If the discourse is addressed to a nonspecialized audience, its appeal will be to common sense and common principles, common values, and common loci, or “places.” Agreement about common values is general, but their object is vague and ill-defined. Thus, the appeal to universal values, such as the good and the beautiful, truth and justice, reason and experience, liberty and humanity, will leave no one indifferent, but the consequences to be drawn from these notions will vary with the meaning attached to them by the different individuals. Therefore, an agreement about common values must be accompanied by an attempt to interpret and define them, so that the orator can direct the agreement to make it tally with his purposes. If the discourse is addressed to a specialized group—such as a group of philosophers or jurists or theologians—the basis of agreement will be more specific.

To pass from the premises accepted by the audience to the conclusions he wishes to establish, the orator can use arguments of various types of association and dissociation. A detailed analysis of such arguments would require a whole treatise; the best known, however, are arguments by example, by analogy, by the consequences, a pari (arguing from similar propositions), a fortiori (arguing from an accepted conclusion to an even more evident one), a contrario (arguing from an accepted conclusion to the rejection of its contrary), and the argument of authority. The traditional figures of rhetoric are usually only abridged arguments, as, for instance, a metaphor is an abbreviated analogy.
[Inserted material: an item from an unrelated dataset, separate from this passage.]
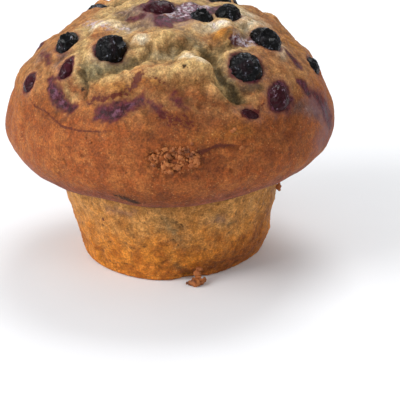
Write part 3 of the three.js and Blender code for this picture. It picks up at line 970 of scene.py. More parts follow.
@dataclass(frozen=True)
class Berry:
    """One berry in the crust: where, half sizes, how deep, its turn, and where its crown faces."""

    kind: Kind
    number: int
    at: Place
    half: Triple
    sunk: float
    turn: float
    crown: Triple | None = None

    @property
    def node(self) -> str:
        """The solid that this berry stands for."""
        return f"{self.kind.value}_{self.number:02d}"

    def seat(self) -> tuple[np.ndarray, np.ndarray]:
        """The berry's middle, and its own axes as the rows of a matrix."""
        spot = FORM.on_dome(self.at)
        out = FORM.dome_normal(spot)
        upright = Vector((0, 0, 1)).rotation_difference(Vector(out))
        about = Quaternion((0, 0, 1), math.radians(self.turn))
        axes = np.array((upright @ about).to_matrix()).T
        return spot + out * (FORM.relief(spot[None])[0] - self.sunk), axes

    def gap_to(self, points: np.ndarray) -> np.ndarray:
        """About how far each point is from the berry's skin, and negative inside."""
        middle, axes = self.seat()
        inner = ((points - middle) @ axes.T) / np.array(self.half)
        size = length_of(inner)
        return (size - 1.0) * length_of(points - middle) / np.maximum(size, 1e-6)

    def build(self) -> bpy.types.Object:
        """The berry's skin, with its folds and its crown."""
        piece = round_ball(f"{self.node}_skin", SKINS[self.kind].subdivisions)
        out = points_of(piece)
        out /= length_of(out)[:, None]
        spot = FORM.on_dome(self.at)
        middle, axes = self.seat()
        skin = out * np.array(self.half)
        skin *= (1.0 + 0.07 * Waves.at(skin + spot, 2.6))[:, None]
        skin += out * self._folds(skin, out, axes)[:, None]
        set_points(piece, FORM.lean(skin @ axes + middle) * MM)
        set_share(piece, "hollow", hollows(piece, 0.25, 3))
        return piece

    def _folds(self, skin: np.ndarray, out: np.ndarray, axes: np.ndarray) -> np.ndarray:
        """How far the folds and the crown move the skin.

        Args:
            skin: The smooth skin's points about the berry's middle.
            out: Its outward directions.
            axes: The berry's own axes.

        Returns:
            The move along each direction.
        """
        shift = self.number * 3.7
        warped = skin + 0.5 * np.stack([Waves.at(skin, 2.2, shift + i) for i in range(3)], axis=1)
        crease = np.maximum(0.0, 1.0 - np.abs(Waves.at(warped, 2.1, shift)) * 3.2)
        small = np.maximum(0.0, 1.0 - np.abs(Waves.at(warped, 1.0, shift)) * 2.6)
        move = -SKINS[self.kind].fold * crease**1.5 - 0.1 * small**1.5 + 0.03 * Waves.at(skin, 0.5, shift)
        if self.crown is None:
            return move
        facing = axes @ (np.array(self.crown) / np.linalg.norm(self.crown))
        angle = np.arccos(np.clip(out @ facing, -1.0, 1.0))
        side = np.cross(facing, (0.0, 0.0, 1.0) if abs(facing[2]) < 0.9 else (1.0, 0.0, 0.0))
        side /= np.linalg.norm(side)
        round_it = np.arctan2(out @ np.cross(facing, side), out @ side)
        lobes = 1.0 + 0.45 * np.cos(5 * round_it + shift) + 0.2 * np.cos(9 * round_it)
        ring = CROWN.rise * lobes * bell(angle - CROWN.radius, CROWN.width)
        dish = -CROWN.dish_depth * knob(angle, CROWN.dish_radius)
        return move * (1.0 - bell(angle, CROWN.smooth)) + ring + dish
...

Associative arguments transfer the adherence from the premises to the conclusion; for example, the act–person association enables one to pass from the fact that an act is courageous to the consequence that the agent is a courageous person. Argumentation leads to the dissociation of concepts if appearance is opposed to reality. Normally, reality is perceived through appearances that are taken as signs referring to it. When, however, appearances are incompatible—an oar in water looks broken but feels straight to the touch—it must be admitted, if one is to have a coherent picture of reality, that some appearances are illusory and may lead to error regarding the real. Because the status of appearance is equivocal, one is forced to distinguish between those appearances that correspond with reality and those that are only illusory. The distinction will depend on a conception of reality that can serve as a criterion for judging appearances. Whatever is conformable to this conception of the real will be given value; whatever is opposed to it will be denied value.

Every concept can be subjected to a similar dissociation of appearance and reality. Real justice, democracy, and happiness can be opposed to apparent justice, democracy, and happiness. The former, being in conformity with the criteria of what justice, democracy, and happiness really are, will keep the value normally attached to these notions. The apparent—what is taken for real by common sense or unenlightened opinion—will be depreciated because it does not correspond to what actually deserves the name of justice, democracy, or happiness. By means of this technique of dissociating concepts, philosophers can direct men's actions toward what they hold to be true values and can reject those values that are only apparent. Every ontology, or theory about the nature of being, makes use of this philosophical process that gives value to certain aspects of reality and denies it to others according to dissociations that it justifies by developing a particular conception of reality.